Longest Common Subsequence
Description
Given two strings text1 and text2, return the length of their longest common subsequence. If there is no common subsequence, return 0.
A subsequence of a string is a new string formed by selecting zero or more characters from the original string, without rearranging the order of the remaining characters. For instance, "ace" is a subsequence of "abcde" because you can remove 'b' and 'd' to get "ace", but "aec" is not a subsequence because the characters are not in the original order.
A common subsequence of two strings is any subsequence that appears in both strings. The longest common subsequence (LCS) is the common subsequence with the greatest length.

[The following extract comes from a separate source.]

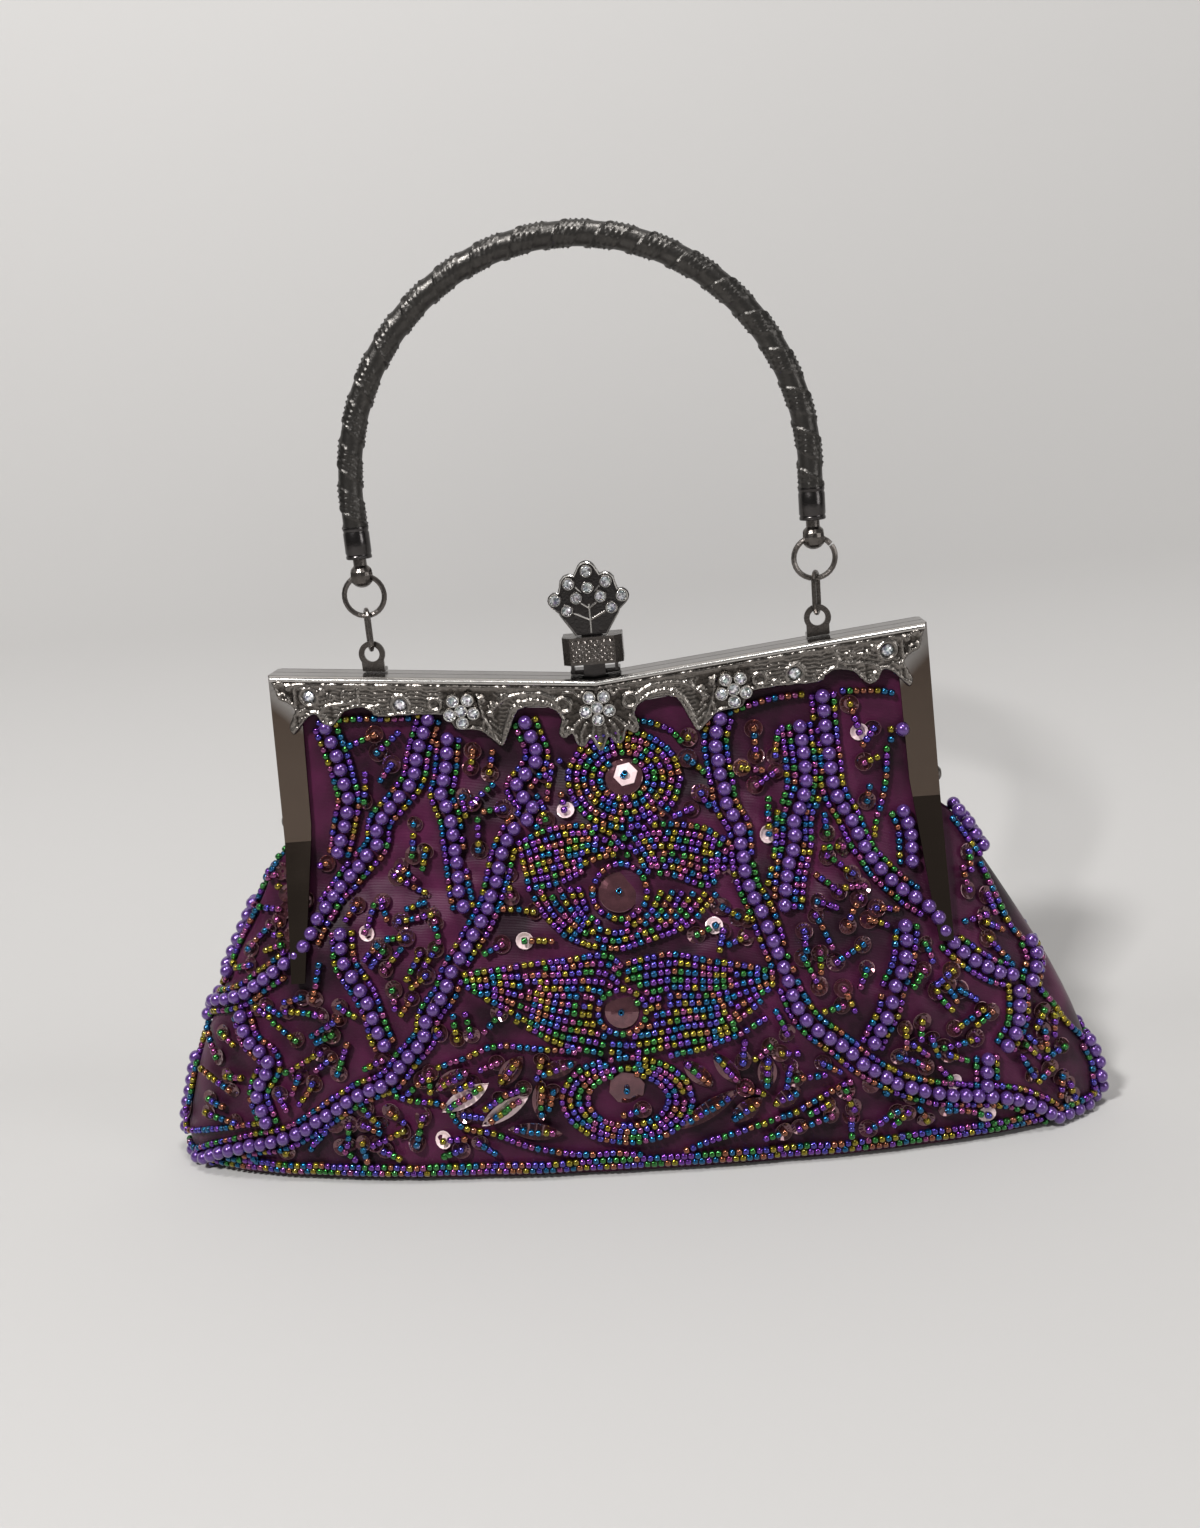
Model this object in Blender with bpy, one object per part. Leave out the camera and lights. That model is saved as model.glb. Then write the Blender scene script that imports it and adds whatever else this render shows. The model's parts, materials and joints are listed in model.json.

Your task is to find and return the length of this longest common subsequence.
Examples
Example 1
Input: text1 = "abcde", text2 = "ace"
Output: 3
Explanation: The longest common subsequence is "ace". We can find 'a' at position 0, 'c' at position 2, and 'e' at position 4 in text1, and all three appear in order in text2. No common subsequence of length 4 or more exists, so the answer is 3.
Example 2
Input: text1 = "abc", text2 = "abc"
Output: 3
Explanation: The two strings are identical, so the entire string "abc" is a common subsequence. Since the full string matches, the LCS length is 3.
Example 3
Input: text1 = "abc", text2 = "def"
Output: 0
Explanation: The two strings share no characters at all. Since no character from text1 appears in text2, there is no common subsequence, and the result is 0.
Constraints
- 1 ≤ text1.length, text2.length ≤ 1000
- text1 and text2 consist of only lowercase English characters.
Editorial
Brute Force
Intuition
The most natural way to think about this problem is to compare both strings character by character from the end (or from the beginning) and make choices at each step.

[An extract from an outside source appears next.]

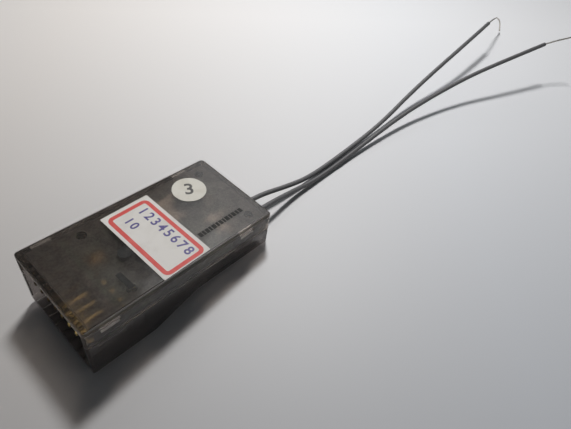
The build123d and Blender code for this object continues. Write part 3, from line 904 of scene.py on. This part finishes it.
red_frame = flat_rounded(frame_length, frame_width, frame_corner)
middle = red_frame.faces[:]
bmesh.ops.inset_region(
    red_frame, faces=middle, thickness=frame_stroke, use_boundary=True, use_even_offset=True
)
bmesh.ops.delete(red_frame, geom=middle, context="FACES_ONLY")
thicken(red_frame, print_film)
set_on_case(red_frame, *frame_place, label_top_z, label_turn)
add_piece("label_red_frame", red_frame, frame_red)

# %% [markdown]
# ## Plain numbers
#
# The label holds the plain numbers of the eight sockets and a row number, and the round
# sticker holds one plain number. A text object is the easy way to get figures. Its curve
# is made a mesh first, and only then turned and placed, as the prints above.


# %% Figures
def plain_text(name, words, size, x, y, z, turn, material, spacing, weight):
    """Plain figures, made a mesh, on the level case."""
    curve = bpy.data.curves.new(name, "FONT")
    curve.body = words
    curve.size = size
    curve.space_character = spacing
    curve.align_x = "CENTER"
    curve.align_y = "CENTER"
    curve.offset = weight
    curve.extrude = print_film / 2
    curve.resolution_u = 4
    holder = bpy.data.objects.new(name, curve)
    bpy.context.collection.objects.link(holder)
    # The text gets its shape only when the scene is brought up to date.
    bpy.context.view_layer.update()
    drawn = bpy.data.meshes.new_from_object(holder)
    bpy.data.objects.remove(holder)
    bpy.data.curves.remove(curve)
    work = bmesh.new()
    work.from_mesh(drawn)
    bpy.data.meshes.remove(drawn)
    bmesh.ops.translate(work, vec=(0, 0, print_film / 2), verts=work.verts)
    set_on_case(work, x, y, z, turn)
    add_piece(name, work, material)


sticker_thickness = 0.1
pen_violet = print_ink("pen_violet", (0.035, 0.022, 0.17), (0.08, 0.06, 0.24), roughness=0.5)
marker_black = print_ink(
    "marker_black", (0.025, 0.022, 0.02), (0.06, 0.055, 0.05), roughness=0.45
)
along_label = label_turn - 90
plain_text(
    "label_numbers", "12345678", size=3.2, x=1.9, y=-1.4, z=label_top_z,
    turn=along_label, material=pen_violet, spacing=1.35, weight=0.06,
)
plain_text(
    "label_row_number", "10", size=2.9, x=-2.3, y=4.6, z=label_top_z,
    turn=along_label, material=pen_violet, spacing=1.3, weight=0.06,
)
plain_text(
    "sticker_number", "3", size=5.0, x=13.85, y=5.45, z=back_z + sticker_thickness,
    turn=-30, material=marker_black, spacing=1.0, weight=0.08,
)

# %% [markdown]
# ## Plain marks on the back
#
# The back carries dark plain shapes on both sides of the label: a broken bar, a short bar
# and a round spot that the label half covers. The broken bar is a row of plain blocks of
# changing length with a small gap between them.

# %% Broken bar
back_print = print_ink("back_print", (0.012, 0.012, 0.011), (0.03, 0.028, 0.026), roughness=0.8)
block_lengths = [0.9, 0.6, 0.85, 0.55, 1.0, 0.65, 0.8, 0.55, 0.95, 0.6, 0.9, 0.7, 0.85]
block_width = 1.25
block_gap = 0.22
broken_bar = bmesh.new()
reach = 0.0
for block_length in block_lengths:
    made = bmesh.ops.create_grid(broken_bar, x_segments=1, y_segments=1, size=0.5)
    bmesh.ops.scale(broken_bar, vec=(block_length, block_width, 1), verts=made["verts"])
    bmesh.ops.translate(broken_bar, vec=(reach + block_length / 2, 0, 0), verts=made["verts"])
    reach += block_length + block_gap
thicken(broken_bar, print_film)
set_on_case(broken_bar, x=6.4, y=-7.1, z=back_z, turn=0.8)
add_piece("back_broken_bar", broken_bar, back_print)

# %% Short bar and round spot
short_bar = flat_rounded(length=1.2, width=4.4, corner=0.15, segments=2)
thicken(short_bar, print_film)
set_on_case(short_bar, x=-11.6, y=-6.8, z=back_z, turn=3)
add_piece("back_short_bar", short_bar, back_print)

round_spot = bmesh.new()
bmesh.ops.create_circle(round_spot, cap_ends=True, segments=40, radius=1.5)
thicken(round_spot, print_film)
set_on_case(round_spot, x=-7.7, y=-1.0, z=back_z)
add_piece("back_round_spot", round_spot, back_print)

# %% [markdown]
# ## Painted glint in the snap windows
#
# A glint shows on the lower edge of the two near snap windows, where the catch sits. It is
# painted: a thin pale strip of faces, leaned by 45 degrees and given a little thickness,
# stands for the highlight there.

# %% Painted glint strips
# Painted highlight: pale strips stand for the glint on the lower edge of the near windows.
glint_strip_finish = matt_solid(
    "glint_strip_plastic", light=(0.66, 0.65, 0.63), dark=(0.52, 0.51, 0.50),
    roughness=0.16, grain_scale=2500, relief_mm=0.01,
)
window_middles = (-18.45, 15.9)
near_sill_y = -12.23
window_sill_z = 12.0
edge_length, edge_width, edge_thickness = 3.9, 0.38, 0.02
edge_rise = 0.16
lean = Matrix.Rotation(math.radians(45), 3, "X")
window_edge = bmesh.new()
for middle_x in window_middles:
    made = bmesh.ops.create_grid(window_edge, x_segments=8, y_segments=1, size=0.5)
    strip = made["verts"]
    bmesh.ops.scale(window_edge, vec=(edge_length, edge_width, 1), verts=strip)
    bmesh.ops.rotate(window_edge, cent=(0, 0, 0), matrix=lean, verts=strip)
    sill = (middle_x, near_sill_y, window_sill_z + edge_rise)
    bmesh.ops.translate(window_edge, vec=sill, verts=strip)
thicken(window_edge, edge_thickness)
add_piece("window_edge_near", window_edge, glint_strip_finish)

# %% [markdown]
# ## The boxes of the new objects
#
# At the end the scene is brought up to date, so that the new objects get their boxes.

# %% Boxes and finish
# New objects get their boxes only when the scene is brought up to date.
bpy.context.view_layer.update()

Imagine you are holding the two strings side by side and you start reading them from their last characters. At each position, you ask yourself a simple question: do the current characters match?
If they match, that character must be part of the LCS, so you include it and move both pointers backward to solve a smaller version of the same problem.
If they do not match, you have a decision to make — which pointer should you move? Maybe skipping the last character of the first string leads to a longer common subsequence, or maybe skipping the last character of the second string does. Since you do not know which choice is better, you try both options and take whichever gives the larger answer.
This is pure recursion: break the problem into smaller subproblems, solve them, and combine their results. It works correctly but explores many redundant paths.
Step-by-Step Explanation
Let's trace through with text1 = "abcde", text2 = "ace":
We call lcs("abcde", "ace"), comparing from the end using indices i and j.
Step 1: i=4, j=2. Compare text1[4]='e' with text2[2]='e'. They match! Include this character and recurse on lcs(i=3, j=1). LCS so far: +1.
Step 2: i=3, j=1. Compare text1[3]='d' with text2[1]='c'. They do not match. We must try two paths: skip text1[3] → lcs(i=2, j=1), and skip text2[1] → lcs(i=3, j=0).
Step 3 (Path A): i=2, j=1. Compare text1[2]='c' with text2[1]='c'. They match! Include this character and recurse on lcs(i=1, j=0). LCS from this path: +1.
Step 4 (Path A continued): i=1, j=0. Compare text1[1]='b' with text2[0]='a'. They do not match. Try lcs(i=0, j=0) and lcs(i=1, j=-1).
Step 5 (Path A, sub-path 1): i=0, j=0. Compare text1[0]='a' with text2[0]='a'. They match! Include it and recurse on lcs(i=-1, j=-1). LCS: +1.
Step 6 (Path A, sub-path 1): i=-1. Base case reached — one string is exhausted, return 0.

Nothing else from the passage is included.